==== MATERIALS PROVIDED ====

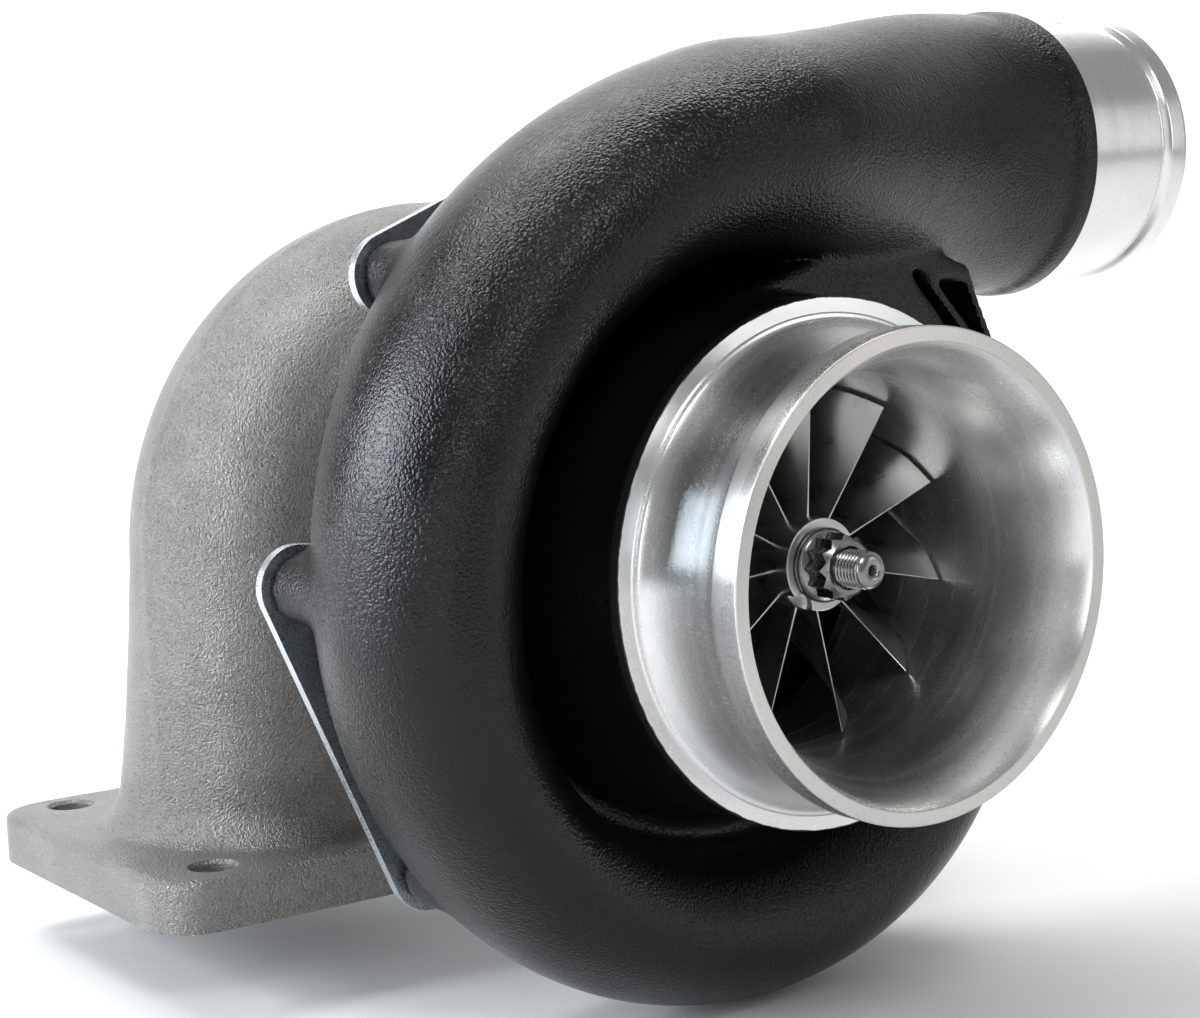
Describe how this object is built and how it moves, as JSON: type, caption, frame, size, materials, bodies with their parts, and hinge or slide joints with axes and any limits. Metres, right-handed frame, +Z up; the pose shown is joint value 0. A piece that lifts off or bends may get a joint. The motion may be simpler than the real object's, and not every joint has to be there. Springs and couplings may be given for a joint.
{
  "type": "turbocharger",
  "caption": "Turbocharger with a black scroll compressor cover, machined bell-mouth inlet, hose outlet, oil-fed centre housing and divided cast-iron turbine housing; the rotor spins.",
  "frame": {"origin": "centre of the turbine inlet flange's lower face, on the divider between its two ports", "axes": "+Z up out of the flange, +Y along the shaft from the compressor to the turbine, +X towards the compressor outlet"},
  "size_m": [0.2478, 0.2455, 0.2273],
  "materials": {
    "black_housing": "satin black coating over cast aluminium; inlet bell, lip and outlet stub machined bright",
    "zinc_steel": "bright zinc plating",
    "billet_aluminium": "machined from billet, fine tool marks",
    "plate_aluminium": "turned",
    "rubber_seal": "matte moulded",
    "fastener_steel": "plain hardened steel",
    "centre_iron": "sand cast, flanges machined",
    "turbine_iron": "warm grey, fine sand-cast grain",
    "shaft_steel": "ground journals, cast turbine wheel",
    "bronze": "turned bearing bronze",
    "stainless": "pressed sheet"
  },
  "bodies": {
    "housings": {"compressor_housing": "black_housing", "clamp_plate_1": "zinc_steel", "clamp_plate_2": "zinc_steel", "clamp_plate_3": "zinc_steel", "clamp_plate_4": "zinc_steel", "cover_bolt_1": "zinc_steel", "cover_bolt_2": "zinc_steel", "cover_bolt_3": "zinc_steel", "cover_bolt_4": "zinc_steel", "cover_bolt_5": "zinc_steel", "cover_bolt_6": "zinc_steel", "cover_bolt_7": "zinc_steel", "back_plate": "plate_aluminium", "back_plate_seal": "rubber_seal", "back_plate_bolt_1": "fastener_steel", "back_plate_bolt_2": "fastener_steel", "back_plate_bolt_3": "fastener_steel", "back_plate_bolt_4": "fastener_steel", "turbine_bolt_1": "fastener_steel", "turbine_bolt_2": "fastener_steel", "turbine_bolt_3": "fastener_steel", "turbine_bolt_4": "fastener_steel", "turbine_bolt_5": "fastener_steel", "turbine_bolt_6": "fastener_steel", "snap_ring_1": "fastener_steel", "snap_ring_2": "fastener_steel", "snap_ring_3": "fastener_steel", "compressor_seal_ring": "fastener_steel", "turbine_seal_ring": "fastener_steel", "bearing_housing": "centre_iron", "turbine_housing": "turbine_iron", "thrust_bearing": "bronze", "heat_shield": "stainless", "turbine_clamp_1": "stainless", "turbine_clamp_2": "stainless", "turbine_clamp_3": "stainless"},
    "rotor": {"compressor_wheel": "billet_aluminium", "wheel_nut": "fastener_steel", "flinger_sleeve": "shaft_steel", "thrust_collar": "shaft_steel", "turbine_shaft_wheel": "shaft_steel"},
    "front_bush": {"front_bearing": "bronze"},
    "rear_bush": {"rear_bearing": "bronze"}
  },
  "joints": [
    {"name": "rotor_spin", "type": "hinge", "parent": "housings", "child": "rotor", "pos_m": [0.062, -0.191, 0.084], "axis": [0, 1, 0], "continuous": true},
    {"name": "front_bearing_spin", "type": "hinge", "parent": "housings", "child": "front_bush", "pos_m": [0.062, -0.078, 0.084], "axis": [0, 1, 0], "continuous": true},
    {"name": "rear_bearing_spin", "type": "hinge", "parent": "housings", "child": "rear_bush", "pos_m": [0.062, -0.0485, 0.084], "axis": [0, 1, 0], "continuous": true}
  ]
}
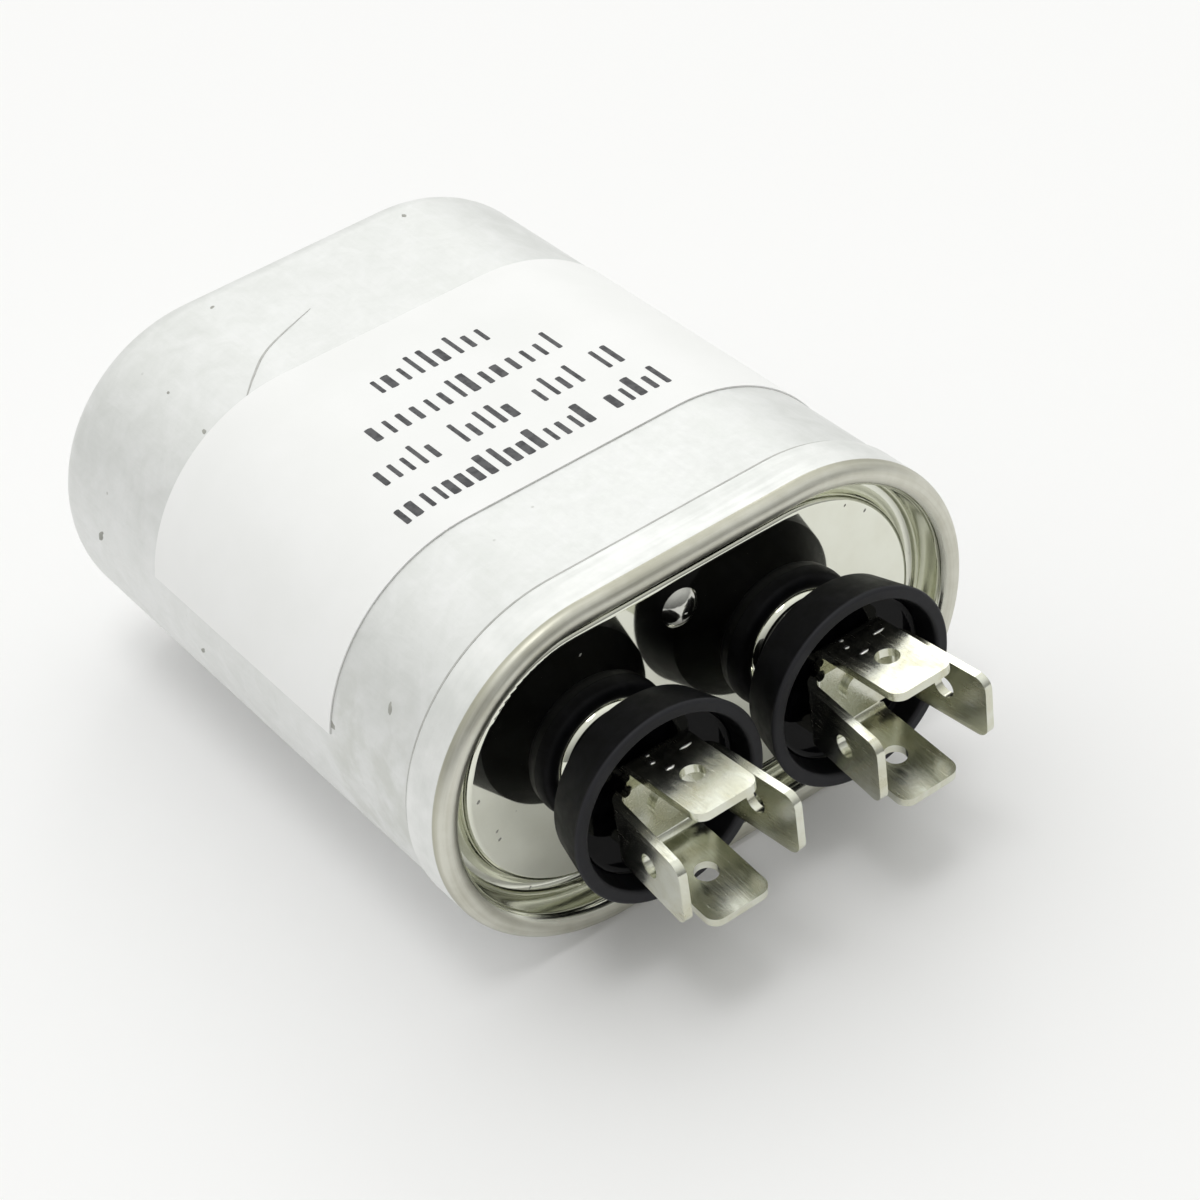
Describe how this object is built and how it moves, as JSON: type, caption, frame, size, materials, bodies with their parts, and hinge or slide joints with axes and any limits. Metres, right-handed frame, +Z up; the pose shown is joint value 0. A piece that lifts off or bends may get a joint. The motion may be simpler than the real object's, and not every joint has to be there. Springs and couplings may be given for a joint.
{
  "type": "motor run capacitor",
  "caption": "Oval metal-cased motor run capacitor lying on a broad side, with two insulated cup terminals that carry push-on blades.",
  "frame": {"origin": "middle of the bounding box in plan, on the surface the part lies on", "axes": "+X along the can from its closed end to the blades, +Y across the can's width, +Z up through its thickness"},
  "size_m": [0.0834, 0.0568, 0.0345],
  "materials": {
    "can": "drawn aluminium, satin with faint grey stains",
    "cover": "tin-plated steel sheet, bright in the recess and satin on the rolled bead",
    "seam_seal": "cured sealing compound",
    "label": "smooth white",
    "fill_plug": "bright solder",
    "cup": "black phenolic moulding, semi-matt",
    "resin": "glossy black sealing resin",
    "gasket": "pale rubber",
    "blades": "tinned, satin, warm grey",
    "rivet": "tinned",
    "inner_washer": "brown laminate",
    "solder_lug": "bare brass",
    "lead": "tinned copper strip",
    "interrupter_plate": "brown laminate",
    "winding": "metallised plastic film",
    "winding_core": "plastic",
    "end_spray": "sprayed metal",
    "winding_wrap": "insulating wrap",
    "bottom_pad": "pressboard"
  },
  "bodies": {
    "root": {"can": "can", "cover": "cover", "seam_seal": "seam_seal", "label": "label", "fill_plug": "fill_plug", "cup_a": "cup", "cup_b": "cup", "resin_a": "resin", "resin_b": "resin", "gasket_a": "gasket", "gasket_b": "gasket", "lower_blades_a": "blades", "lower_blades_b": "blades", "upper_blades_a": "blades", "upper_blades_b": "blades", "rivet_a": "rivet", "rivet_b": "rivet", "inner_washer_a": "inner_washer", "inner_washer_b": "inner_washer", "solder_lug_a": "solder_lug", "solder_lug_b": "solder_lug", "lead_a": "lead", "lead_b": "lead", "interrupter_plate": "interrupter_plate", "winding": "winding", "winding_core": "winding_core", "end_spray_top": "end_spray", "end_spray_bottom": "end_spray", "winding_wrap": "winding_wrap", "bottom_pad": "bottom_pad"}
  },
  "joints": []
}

====

INSTRUCTIONS FOR THE TASK: The records above must be repeated exactly, every one of them.

EXERCISE RESPONSE:
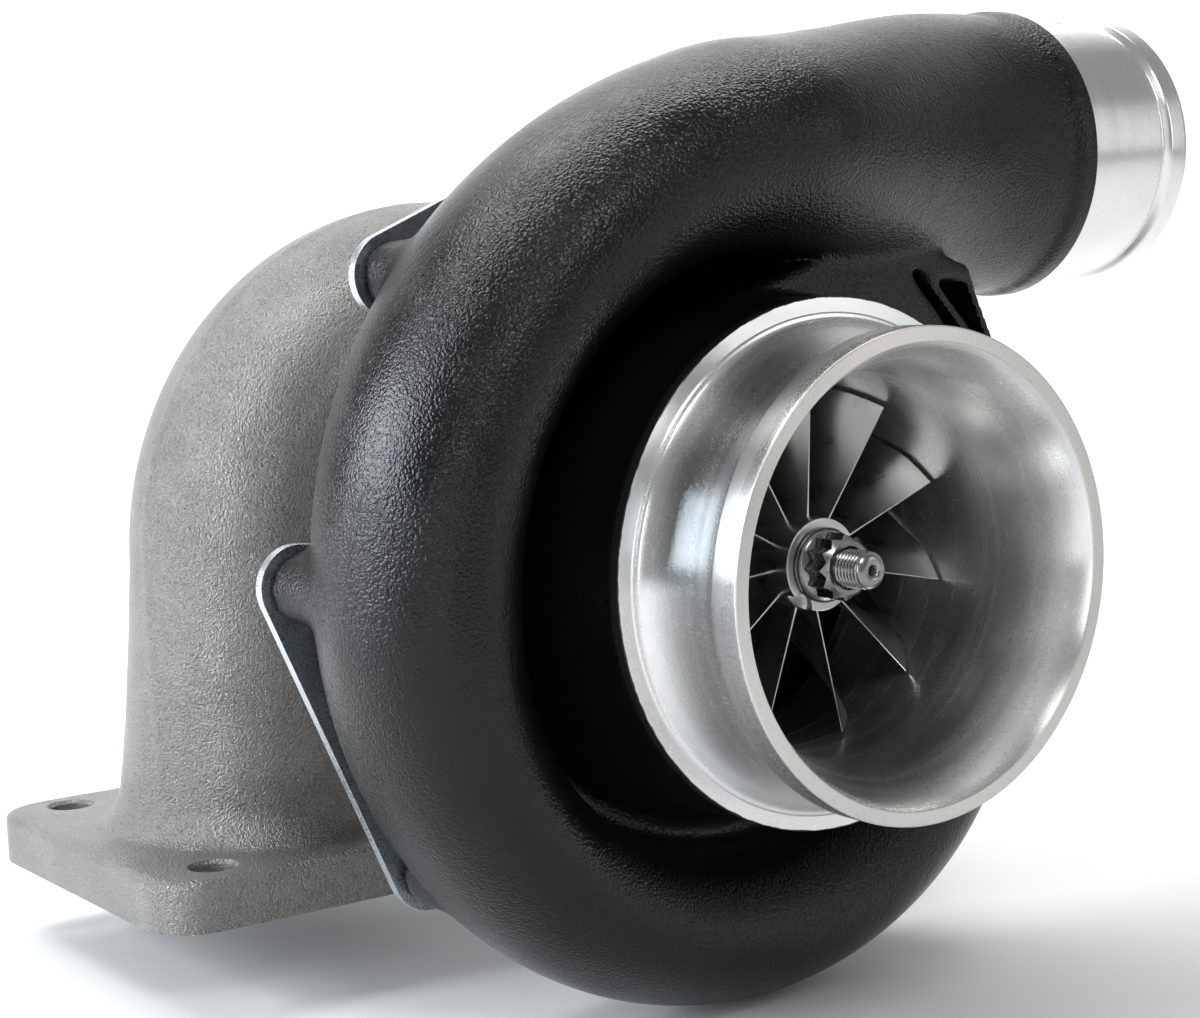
Describe how this object is built and how it moves, as JSON: type, caption, frame, size, materials, bodies with their parts, and hinge or slide joints with axes and any limits. Metres, right-handed frame, +Z up; the pose shown is joint value 0. A piece that lifts off or bends may get a joint. The motion may be simpler than the real object's, and not every joint has to be there. Springs and couplings may be given for a joint.
{
  "type": "turbocharger",
  "caption": "Turbocharger with a black scroll compressor cover, machined bell-mouth inlet, hose outlet, oil-fed centre housing and divided cast-iron turbine housing; the rotor spins.",
  "frame": {"origin": "centre of the turbine inlet flange's lower face, on the divider between its two ports", "axes": "+Z up out of the flange, +Y along the shaft from the compressor to the turbine, +X towards the compressor outlet"},
  "size_m": [0.2478, 0.2455, 0.2273],
  "materials": {
    "black_housing": "satin black coating over cast aluminium; inlet bell, lip and outlet stub machined bright",
    "zinc_steel": "bright zinc plating",
    "billet_aluminium": "machined from billet, fine tool marks",
    "plate_aluminium": "turned",
    "rubber_seal": "matte moulded",
    "fastener_steel": "plain hardened steel",
    "centre_iron": "sand cast, flanges machined",
    "turbine_iron": "warm grey, fine sand-cast grain",
    "shaft_steel": "ground journals, cast turbine wheel",
    "bronze": "turned bearing bronze",
    "stainless": "pressed sheet"
  },
  "bodies": {
    "housings": {"compressor_housing": "black_housing", "clamp_plate_1": "zinc_steel", "clamp_plate_2": "zinc_steel", "clamp_plate_3": "zinc_steel", "clamp_plate_4": "zinc_steel", "cover_bolt_1": "zinc_steel", "cover_bolt_2": "zinc_steel", "cover_bolt_3": "zinc_steel", "cover_bolt_4": "zinc_steel", "cover_bolt_5": "zinc_steel", "cover_bolt_6": "zinc_steel", "cover_bolt_7": "zinc_steel", "back_plate": "plate_aluminium", "back_plate_seal": "rubber_seal", "back_plate_bolt_1": "fastener_steel", "back_plate_bolt_2": "fastener_steel", "back_plate_bolt_3": "fastener_steel", "back_plate_bolt_4": "fastener_steel", "turbine_bolt_1": "fastener_steel", "turbine_bolt_2": "fastener_steel", "turbine_bolt_3": "fastener_steel", "turbine_bolt_4": "fastener_steel", "turbine_bolt_5": "fastener_steel", "turbine_bolt_6": "fastener_steel", "snap_ring_1": "fastener_steel", "snap_ring_2": "fastener_steel", "snap_ring_3": "fastener_steel", "compressor_seal_ring": "fastener_steel", "turbine_seal_ring": "fastener_steel", "bearing_housing": "centre_iron", "turbine_housing": "turbine_iron", "thrust_bearing": "bronze", "heat_shield": "stainless", "turbine_clamp_1": "stainless", "turbine_clamp_2": "stainless", "turbine_clamp_3": "stainless"},
    "rotor": {"compressor_wheel": "billet_aluminium", "wheel_nut": "fastener_steel", "flinger_sleeve": "shaft_steel", "thrust_collar": "shaft_steel", "turbine_shaft_wheel": "shaft_steel"},
    "front_bush": {"front_bearing": "bronze"},
    "rear_bush": {"rear_bearing": "bronze"}
  },
  "joints": [
    {"name": "rotor_spin", "type": "hinge", "parent": "housings", "child": "rotor", "pos_m": [0.062, -0.191, 0.084], "axis": [0, 1, 0], "continuous": true},
    {"name": "front_bearing_spin", "type": "hinge", "parent": "housings", "child": "front_bush", "pos_m": [0.062, -0.078, 0.084], "axis": [0, 1, 0], "continuous": true},
    {"name": "rear_bearing_spin", "type": "hinge", "parent": "housings", "child": "rear_bush", "pos_m": [0.062, -0.0485, 0.084], "axis": [0, 1, 0], "continuous": true}
  ]
}
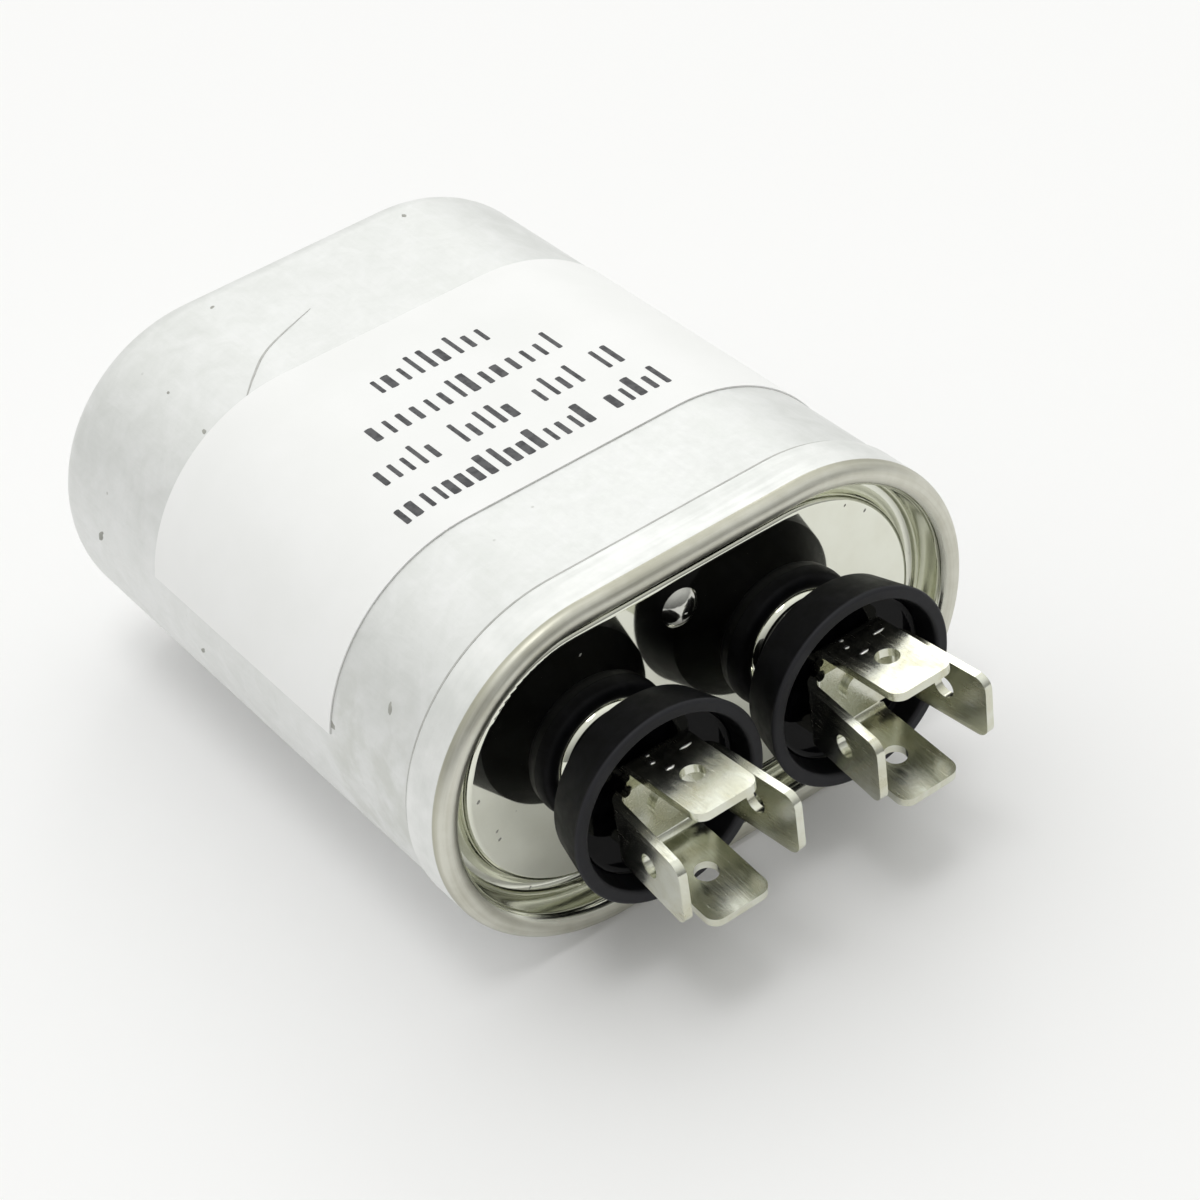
Describe how this object is built and how it moves, as JSON: type, caption, frame, size, materials, bodies with their parts, and hinge or slide joints with axes and any limits. Metres, right-handed frame, +Z up; the pose shown is joint value 0. A piece that lifts off or bends may get a joint. The motion may be simpler than the real object's, and not every joint has to be there. Springs and couplings may be given for a joint.
{
  "type": "motor run capacitor",
  "caption": "Oval metal-cased motor run capacitor lying on a broad side, with two insulated cup terminals that carry push-on blades.",
  "frame": {"origin": "middle of the bounding box in plan, on the surface the part lies on", "axes": "+X along the can from its closed end to the blades, +Y across the can's width, +Z up through its thickness"},
  "size_m": [0.0834, 0.0568, 0.0345],
  "materials": {
    "can": "drawn aluminium, satin with faint grey stains",
    "cover": "tin-plated steel sheet, bright in the recess and satin on the rolled bead",
    "seam_seal": "cured sealing compound",
    "label": "smooth white",
    "fill_plug": "bright solder",
    "cup": "black phenolic moulding, semi-matt",
    "resin": "glossy black sealing resin",
    "gasket": "pale rubber",
    "blades": "tinned, satin, warm grey",
    "rivet": "tinned",
    "inner_washer": "brown laminate",
    "solder_lug": "bare brass",
    "lead": "tinned copper strip",
    "interrupter_plate": "brown laminate",
    "winding": "metallised plastic film",
    "winding_core": "plastic",
    "end_spray": "sprayed metal",
    "winding_wrap": "insulating wrap",
    "bottom_pad": "pressboard"
  },
  "bodies": {
    "root": {"can": "can", "cover": "cover", "seam_seal": "seam_seal", "label": "label", "fill_plug": "fill_plug", "cup_a": "cup", "cup_b": "cup", "resin_a": "resin", "resin_b": "resin", "gasket_a": "gasket", "gasket_b": "gasket", "lower_blades_a": "blades", "lower_blades_b": "blades", "upper_blades_a": "blades", "upper_blades_b": "blades", "rivet_a": "rivet", "rivet_b": "rivet", "inner_washer_a": "inner_washer", "inner_washer_b": "inner_washer", "solder_lug_a": "solder_lug", "solder_lug_b": "solder_lug", "lead_a": "lead", "lead_b": "lead", "interrupter_plate": "interrupter_plate", "winding": "winding", "winding_core": "winding_core", "end_spray_top": "end_spray", "end_spray_bottom": "end_spray", "winding_wrap": "winding_wrap", "bottom_pad": "bottom_pad"}
  },
  "joints": []
}